Benefits and Challenges for Startups

For founders and foreign companies, secondary tech hubs offer a mixed but largely positive profile:

Advantages:

  • Lower operating costs and salaries than in London or Berlin.
  • Less competition for talent and office space, which can speed hiring and onboarding.
  • Strong local‑community and mentorship networks, often with higher engagement per capita than in saturated capital hubs.
  • Easier access to EU‑level grants and regional‑development funds that specifically target non‑capital regions.

Challenges:

  • Smaller local VC scenes: While capital is growing, many secondary hubs still rely on cross‑border, London‑, Berlin‑, or Amsterdam‑based funds for later‑stage rounds.
  • Fewer large‑scale tech events and conferences held locally compared with capital‑city hubs.
  • Limited late‑stage ecosystem services (e.g., high‑end M&A advisors, specialized fintech‑regulatory consultants), though this is improving fast.

Because of this, many successful startups from secondary hubs start life locally, then “graduate” to London, Berlin, Amsterdam, or Paris for scale‑up and exit‑readiness, while keeping development or R&D anchored in the original hub.


The Broader Ecosystem Impact

The rise of secondary tech hubs reshapes Europe’s tech‑geography in three ways:

  1. More Balanced Regional Growth
    Instead of concentrated tech wealth in a few capitals, growth is spreading across CEE, Southern Europe, and secondary Western cities, helping reduce regional inequality and making Europe more resilient to shocks in any single hub.
  2. Increased Specialisation
    Secondary hubs often double‑down on niches—for example, cybersecurity in Vilnius, industrial‑AI in Toulouse, or fintech‑infrastructure in Zagreb—allowing Europe as a whole to build a broader, richer, more diverse ecosystem.
  3. New Pathways for International Expansion
    For US and Asian tech companies entering Europe, secondary hubs provide lower‑risk, lower‑cost entry points that can then scale into broader EU‑wide operations. Many now open “first foot in Europe” in Porto, Sofia, or Nantes rather than London or Berlin, especially for engineering or R&D footprints.
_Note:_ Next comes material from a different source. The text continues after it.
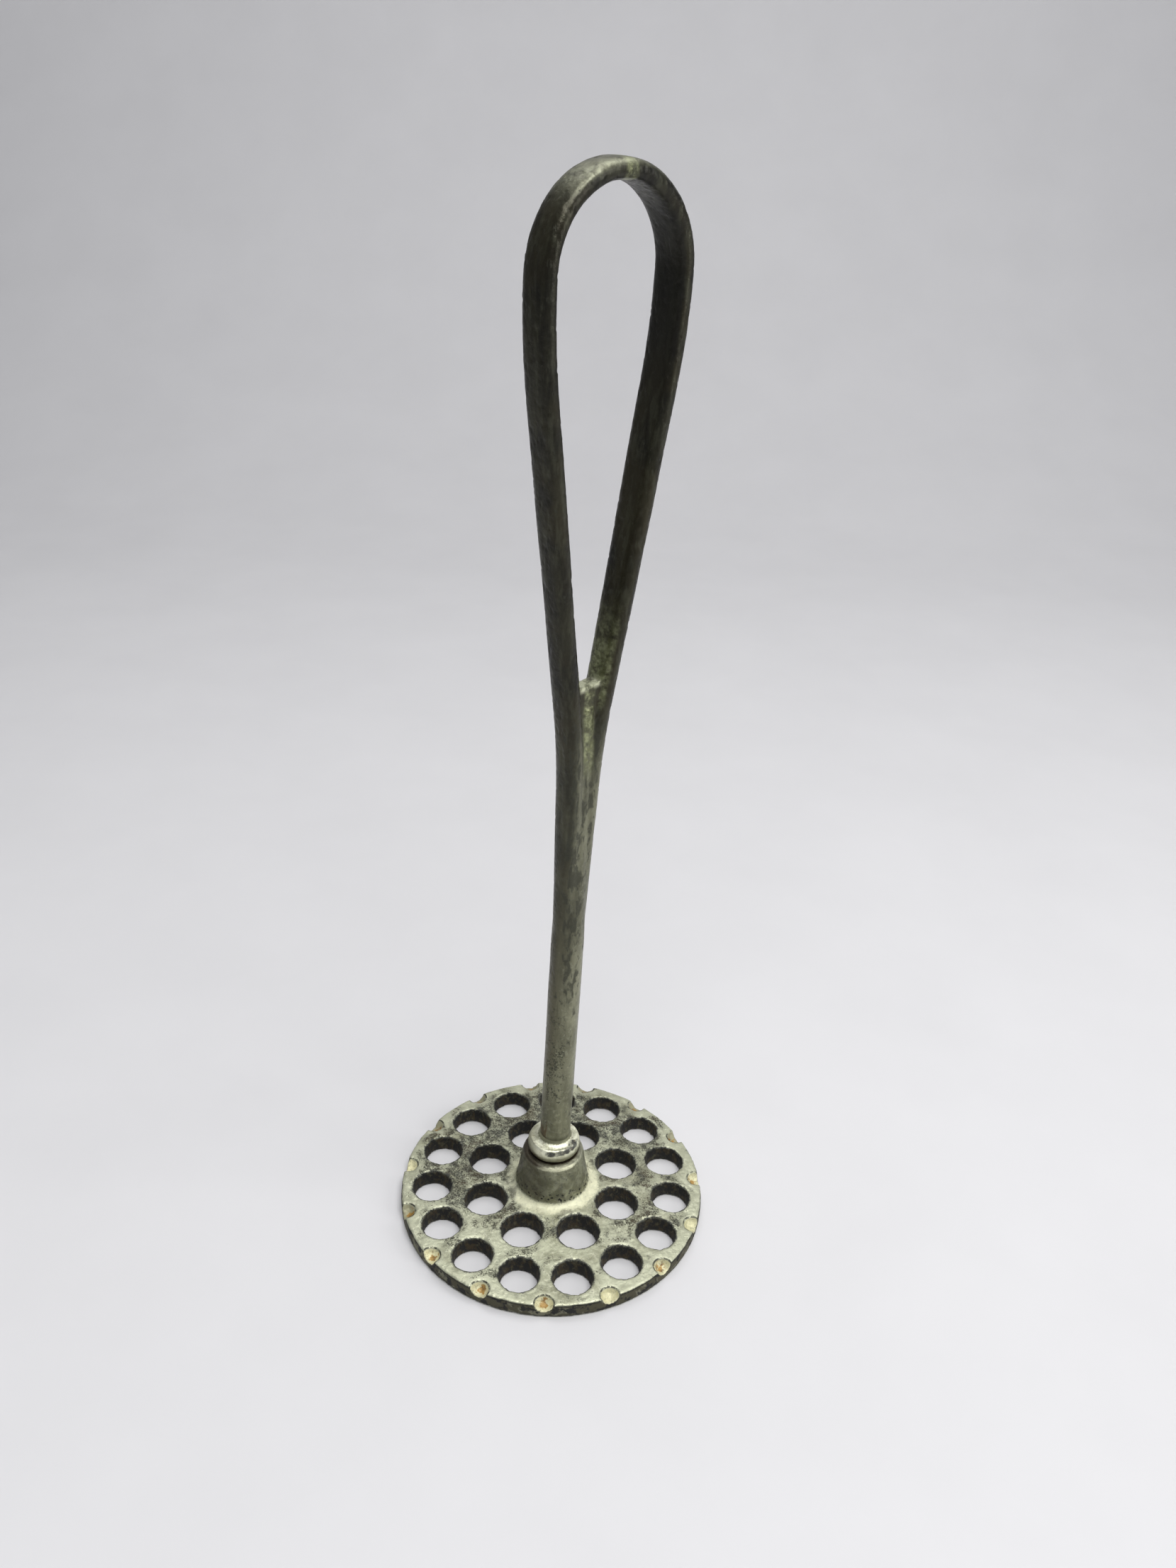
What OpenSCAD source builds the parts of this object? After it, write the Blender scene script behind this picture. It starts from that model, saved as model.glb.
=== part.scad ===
// Cast-iron potato ricer of the plunger kind: a perforated disc with a tapered hub,
// a domed collar and a loop handle whose tenon is peened over under the disc.
// The origin is the centre of the disc's underside, and +Z runs up the handle.

/* [Disc] */
// Diameter of the disc
disc_d = 89; // [84:1:100]
// Thickness of the disc at its rim
disc_t = 4.5; // [3.5:0.5:7]
// How far the disc's top face swells from the rim to the hub
disc_swell = 1.2; // [0.4:0.2:1.4]
// Radius of the disc's rounded edges
disc_edge_r = 0.6; // [0.2:0.1:1]

/* [Holes] */
// Number of holes in the outer ring
outer_count = 15; // [8:1:15]
// Diameter of the outer holes at the disc's top, inside the bevel
outer_hole_d = 11.3; // [6:0.1:11.4]
// Radius of the circle that the outer holes stand on
outer_ring_r = 35.4; // [34.6:0.1:35.6]
// Angle of the first outer hole
outer_first = 16.9; // [0:0.1:24]
// Number of holes in the inner ring
inner_count = 8; // [4:1:8]
// Diameter of the inner holes at the disc's top, inside the bevel
inner_hole_d = 12; // [6:0.1:12.2]
// Radius of the circle that the inner holes stand on
inner_ring_r = 20.7; // [20.6:0.1:21.6]
// Angle of the first inner hole
inner_first = 22.4; // [0:0.1:45]
// How much narrower each hole's radius is at the disc's underside than at its top
hole_draft = 0.5; // [0.1:0.1:1]
// Width of the worn bevel at each hole's mouth
hole_bevel = 0.3; // [0.3:0.1:0.6]

/* [Rim notches] */
// Radius of each round-bottomed notch at the disc's top face
notch_r = 2.6; // [1.6:0.1:2.8]
// Depth of each notch
notch_depth = 2.3; // [0.8:0.1:2.6]
// How far the notch centres stand in from the rim
notch_inset = 0.9; // [0.6:0.1:1.5]

/* [Hub] */
// Radius of the hub where its fillet starts
hub_foot_r = 10.6; // [10:0.1:12]
// Radius of the hub at its top
hub_top_r = 8.9; // [8:0.1:9.5]
// Height of the hub's top above the disc's underside
hub_h = 18.7; // [14:0.1:24]
// Radius of the fillet at the hub's foot
hub_fillet_r = 2.2; // [1:0.1:3]
// Radius of the hub's rounded top edge
hub_edge_r = 1.2; // [0.3:0.1:1.5]

/* [Collar] */
// Radius of the collar at its widest
collar_r = 7.6; // [7.2:0.05:8.2]
// Radius of the collar's flat underside
collar_base_r = 5.9; // [5.6:0.1:7]
// Height of the collar's widest place above its underside
collar_waist_h = 2.2; // [1:0.1:3]
// Height of the collar's dome
collar_h = 4.8; // [4:0.1:7]
// Radius of the fillet where the dome runs up the shank
collar_fillet_r = 2; // [0.5:0.1:2.2]

/* [Shank] */
// Radius of the round shank
shank_r = 4.4; // [4:0.1:5]
// Radius of the tenon inside the collar and the hub
tenon_r = 3.7; // [3:0.1:3.8]
// Radius of the tenon's peened head
peen_r = 5.6; // [4.6:0.1:6.4]
// Height of the peened head
peen_h = 2.2; // [1.5:0.1:3]
// How far the bore and the handle stand off the disc's centre, towards +X
handle_shift = 0.35; // [0:0.05:0.6]
// How far the handle leans towards +X, in degrees
handle_lean = 1.1; // [0:0.1:2]

/* [Loop] */
// Height of the crotch between the loop's legs
crotch_z = 161.5; // [150:0.5:180]
// Height of the top of the loop
loop_top_z = 280; // [270:1:300]
// Half the loop's greatest width, between the middles of its bar
loop_half_w = 19.7; // [17:0.1:22]
// Half the distance between the middles of the two legs at the crotch
crotch_half_w = 5.3; // [4.8:0.1:6]
// Angle that the loop's plane is turned from the X axis
loop_turn = 45; // [0:1:90]
// Half thickness of the bar where the two legs meet
bar_low_a = 3.1; // [2.8:0.1:3.4]
// Half thickness of the flattened bar at the top of the loop
bar_top_a = 2.2; // [1.8:0.1:2.6]
// Half width of the bar where the two legs meet
bar_low_b = 3.2; // [2.8:0.1:3.6]
// Half width of the flattened bar at the top of the loop
bar_top_b = 4.5; // [3.6:0.1:4.8]
// How much stouter the bar is on one leg than its mean, as a share
leg_bias = 0.08; // [0:0.01:0.12]
// Height of the metal that fills the crotch, above the crotch itself
crotch_fill_h = 5; // [1:0.5:6]

/* [Hidden] */
$fn = 96;
past = 1;                                   // how far a cutter runs past a face
disc_r = disc_d / 2;
collar_z = hub_h;
seat_depth = 1.5;                           // the shank's seat in the top of the collar
seat_z = collar_z + collar_h - seat_depth;  // the handle leans from here
seat_r = shank_r + 0.1;
dome_top_r = seat_r + collar_fillet_r + 0.1;
peen_gap = 0.2;                             // the peened head stays clear of the table
fillet_z = disc_t + disc_swell;
notch_ball_r = (pow(notch_r, 2) + pow(notch_depth, 2)) / (2 * notch_depth);

// The loop's centre line, from the shank up one leg to the top
merge_z = 88;                               // below this the legs are lost in the shank
bend_low_z = 137;                           // where the legs start to part
merge_half_w = 1.05;
merge_slope = 0.03;
taper_z = merge_z + 4;                      // the shank's round core thins from here up
arch_r = 20;
arch_z = loop_top_z - bar_top_a - arch_r;   // centre of the arch
swell_h = 23;                               // height over which a leg turns upright
leg_slope = (loop_half_w - crotch_half_w) / (arch_z - crotch_z - swell_h / 2);
bend_h = crotch_z - bend_low_z;
bend_half_w = crotch_half_w - (leg_slope + merge_slope) * bend_h / 2;
ring_sides = 24;
arch_steps = 12;
arch_bar_z = 225;                           // above this the bar has its top section

// Half the distance between the legs at height z
function leg_half_w(z) =
    z > arch_z - swell_h ? loop_half_w - leg_slope * pow(arch_z - z, 2) / (2 * swell_h)
    : z > crotch_z ? crotch_half_w + leg_slope * (z - crotch_z)
    : z > bend_low_z ? bend_half_w + merge_slope * (z - bend_low_z)
        + (leg_slope - merge_slope) * pow(z - bend_low_z, 2) / (2 * bend_h)
    : merge_half_w + (bend_half_w - merge_half_w) * (z - merge_z) / (bend_low_z - merge_z);

function steps(low, high, count) = [for (i = [0 : count - 1]) low + (high - low) * i / count];

leg_heights = concat(
    steps(merge_z, bend_low_z, 3),
    steps(bend_low_z, crotch_z, 6),
    steps(crotch_z, arch_z - swell_h, 6),
    steps(arch_z - swell_h, arch_z, 4)
);
right_leg = [for (z = leg_heights) [leg_half_w(z), z]];
right_arch = [for (i = [0 : arch_steps])
    [loop_half_w * cos(90 * i / arch_steps), arch_z + arch_r * sin(90 * i / arch_steps)]];
right_half = concat(right_leg, right_arch);
left_half = [for (i = [len(right_half) - 2 : -1 : 0]) [-right_half[i][0], right_half[i][1]]];
centre_line = concat(right_half, left_half);

// The bar is round low down, and a flattened oval at the top
function flatness(z) = max(0, min(1, (z - merge_z) / (arch_bar_z - merge_z)));
function blend(low, high, k) = low + (high - low) * k;
function rounded(v, power) = sign(v) * pow(abs(v), power);

function bar_ring(i) =
    let (
        last = len(centre_line) - 1,
        here = centre_line[i],
        along = centre_line[min(i + 1, last)] - centre_line[max(i - 1, 0)],
        across = [along[1], -along[0]] / norm(along),
        k = flatness(here[1]),
        stout = 1 + leg_bias * here[0] / loop_half_w,
        a = stout * blend(bar_low_a, bar_top_a, k),
        b = stout * blend(bar_low_b, bar_top_b, k),
        power = blend(1, 0.7, k)
    )
    [for (s = [0 : ring_sides - 1])
        let (
            angle = 360 * s / ring_sides,
            out = a * rounded(cos(angle), power)
        )
        [here[0] + out * across[0], b * rounded(sin(angle), power), here[1] + out * across[1]]];

module swept_bar() {
    rings = len(centre_line);
    points = [for (i = [0 : rings - 1]) each bar_ring(i)];
    walls = [for (i = [0 : rings - 2]) for (s = [0 : ring_sides - 1])
        let (t = (s + 1) % ring_sides, low = i * ring_sides, high = low + ring_sides)
        each [[low + s, high + s, high + t], [low + s, high + t, low + t]]];
    first_cap = [for (s = [0 : ring_sides - 1]) s];
    last_cap = [for (s = [ring_sides - 1 : -1 : 0]) (rings - 1) * ring_sides + s];
    polyhedron(points, concat(walls, [first_cap, last_cap]));
}

module on_ring(count, radius, first) {
    for (i = [0 : count - 1])
        rotate([0, 0, first + 360 * i / count]) translate([radius, 0, 0]) children();
}

// A through hole that narrows downwards, with a worn bevel at each mouth
module hole(diameter, top_z) {
    function bore_d(z) = diameter - 2 * hole_draft * (1 - z / top_z);
    top_mouth_d = diameter + 2 * hole_bevel;
    low_mouth_d = bore_d(0) + 2 * hole_bevel;
    translate([0, 0, -past])
        cylinder(d1 = bore_d(-past), d2 = bore_d(top_z + past), h = top_z + 2 * past);
    translate([0, 0, top_z - past])
        cylinder(d1 = top_mouth_d - 2 * past, d2 = top_mouth_d + 2 * past, h = 2 * past);
    translate([0, 0, -past])
        cylinder(d1 = low_mouth_d + 2 * past, d2 = low_mouth_d - 2 * past, h = 2 * past);
}

function quarter(centre, radius, from, to, count) =
    [for (i = [0 : count]) let (angle = from + (to - from) * i / count)
        centre + radius * [cos(angle), sin(angle)]];

// Height of the disc's swelling top face at a radius
function top_z(r) = disc_t + disc_swell * (disc_r - r) / (disc_r - hub_foot_r - hub_fillet_r);

disc_profile = concat(
    [[0, 0]],
    quarter([disc_r - disc_edge_r, disc_edge_r], disc_edge_r, -90, 0, 4),
    quarter([disc_r - disc_edge_r, disc_t - disc_edge_r], disc_edge_r, 0, 88, 4),
    quarter([hub_foot_r + hub_fillet_r, fillet_z + hub_fillet_r], hub_fillet_r, 270, 186, 8),
    quarter([hub_top_r - hub_edge_r, hub_h - hub_edge_r], hub_edge_r, 4, 90, 5),
    [[0, hub_h]]
);

module masher_plate() {
    color("darkkhaki")
    difference() {
        rotate_extrude() polygon(disc_profile);
        on_ring(outer_count, outer_ring_r, outer_first) hole(outer_hole_d, top_z(outer_ring_r));
        on_ring(inner_count, inner_ring_r, inner_first) hole(inner_hole_d, top_z(inner_ring_r));
        on_ring(outer_count, disc_r - notch_inset, outer_first + 180 / outer_count)
            translate([0, 0, disc_t - notch_depth + notch_ball_r]) sphere(r = notch_ball_r);
        translate([handle_shift, 0, -past]) cylinder(r = tenon_r, h = hub_h + 2 * past);
        translate([handle_shift, 0, -past])
            cylinder(r1 = peen_r + past * (peen_r - tenon_r) / peen_h, r2 = tenon_r,
                h = peen_h + past);
    }
}

collar_profile = concat(
    [[tenon_r, 0], [collar_base_r, 0]],
    [for (angle = [-75 : 15 : 0])
        [collar_base_r + (collar_r - collar_base_r) * cos(angle),
         collar_waist_h * (1 + sin(angle))]],
    [for (angle = [10 : 10 : 80])
        [dome_top_r + (collar_r - dome_top_r) * cos(angle),
         collar_waist_h + (collar_h - collar_waist_h) * sin(angle)]],
    quarter([dome_top_r, collar_h + collar_fillet_r], collar_fillet_r, 270, 180, 6),
    [[seat_r, collar_h + collar_fillet_r],
     [seat_r, collar_h - seat_depth],
     [tenon_r, collar_h - seat_depth]]
);

module collar() {
    color("lightyellow")
    translate([handle_shift, 0, collar_z]) rotate_extrude() polygon(collar_profile);
}

module handle() {
    color("dimgray")
    translate([handle_shift, 0, 0]) {
        translate([0, 0, peen_gap])
            cylinder(r1 = peen_r - peen_gap, r2 = tenon_r, h = peen_h - peen_gap);
        translate([0, 0, peen_gap]) cylinder(r = tenon_r, h = seat_z - peen_gap);
        translate([0, 0, seat_z]) rotate([0, handle_lean, 0])
            translate([0, 0, -seat_z]) {
                translate([0, 0, seat_z]) cylinder(r = shank_r, h = taper_z - seat_z);
                translate([0, 0, taper_z])
                    cylinder(r1 = shank_r, r2 = bar_low_b - 0.3,
                        h = crotch_z + crotch_fill_h - taper_z);
                rotate([0, 0, loop_turn]) swept_bar();
            }
    }
}

masher_plate();
collar();
handle();
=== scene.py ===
"""A plunger-type potato ricer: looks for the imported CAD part.

The disc is remeshed from the CAD solid and weathered; the collar and the handle are made here
from the CAD's own dimensions. Lengths in the design values are in millimetres.
"""
import math
import random

import bmesh
import bpy
import numpy as np
from mathutils import Matrix, Vector, noise


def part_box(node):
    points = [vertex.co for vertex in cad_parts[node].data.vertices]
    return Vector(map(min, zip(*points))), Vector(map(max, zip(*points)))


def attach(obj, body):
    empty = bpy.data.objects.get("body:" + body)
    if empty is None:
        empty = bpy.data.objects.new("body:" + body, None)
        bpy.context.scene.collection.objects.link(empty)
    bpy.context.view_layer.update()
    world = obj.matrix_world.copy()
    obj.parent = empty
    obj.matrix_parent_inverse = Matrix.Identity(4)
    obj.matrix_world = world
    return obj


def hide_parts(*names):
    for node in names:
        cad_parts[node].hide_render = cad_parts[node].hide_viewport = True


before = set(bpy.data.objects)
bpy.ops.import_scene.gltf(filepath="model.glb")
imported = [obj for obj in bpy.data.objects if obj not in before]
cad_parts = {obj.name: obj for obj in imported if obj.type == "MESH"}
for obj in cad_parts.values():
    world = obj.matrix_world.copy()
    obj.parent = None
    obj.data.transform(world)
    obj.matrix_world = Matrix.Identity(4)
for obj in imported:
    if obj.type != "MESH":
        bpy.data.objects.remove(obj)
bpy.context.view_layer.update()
MM = 0.001
FLOOR_GAP = 0.1 * MM  # keeps the floor from flickering through the disc's underside

# The disc and its hub, as in the CAD
DISC_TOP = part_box("masher_plate")[1]
DISC_R = DISC_TOP.x / MM
DISC_T = 4.5
HUB_H = DISC_TOP.z / MM
HUB_FOOT_R = 10.6
FILLET_Z = 5.7
OUTER_RING = {"count": 15, "radius": 35.4, "first": 16.9, "hole_r": 5.65}
INNER_RING = {"count": 8, "radius": 20.7, "first": 22.4, "hole_r": 6.0}
HOLE_DRAFT = 0.5
HOLE_TOP_Z = 5.2
NOTCH_R = 2.6
NOTCH_DEPTH = 2.3
NOTCH_INSET = 0.9
NOTCH_BALL_R = (NOTCH_R ** 2 + NOTCH_DEPTH ** 2) / (2 * NOTCH_DEPTH)
CLEAN_NOTCHES = (6, 11, 13)  # without rust
# Painted shade: these notches, most of them at the back and left, are painted dull.
DULL_NOTCHES = (0, 1, 2, 3, 4, 5, 7)

# The collar
COLLAR_LOW, COLLAR_HIGH = (corner.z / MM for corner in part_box("collar"))
COLLAR_FILLET_R = 2.0
COLLAR_H = COLLAR_HIGH - COLLAR_LOW - COLLAR_FILLET_R
COLLAR_R = (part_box("collar")[1].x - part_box("collar")[0].x) / MM / 2
COLLAR_BASE_R = 5.9
COLLAR_WAIST_H = 2.2
SEAT_DEPTH = 1.5
COLLAR_NECK_R = 4.3
COLLAR_LOPSIDE = 0.25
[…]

In 2026, Europe’s tech story is no longer just about London, Berlin, Paris, and Amsterdam. It is increasingly about Prague, Bucharest, Warsaw, Vilnius, Zagreb, Porto, Toulouse, Aarhus, and a growing cast of secondary‑city players that are punching above their weight in ICT and startup activity.

These hubs thrive by combining lower costs, supportive regulation, strong universities, and proximity to EU‑level capital and events. For founders, investors, and global tech companies, they represent a new frontier of opportunity: places where you can build a viable, EU‑aligned tech business without the congestion and expense of the capital hubs, while still plugging into the broader European network.

The rise of secondary tech hubs signals that Europe’s innovation ecosystem is becoming more distributed, more diverse, and more resilient—and that the future of European tech will be written not in one or two cities, but in a network of centres all across the continent.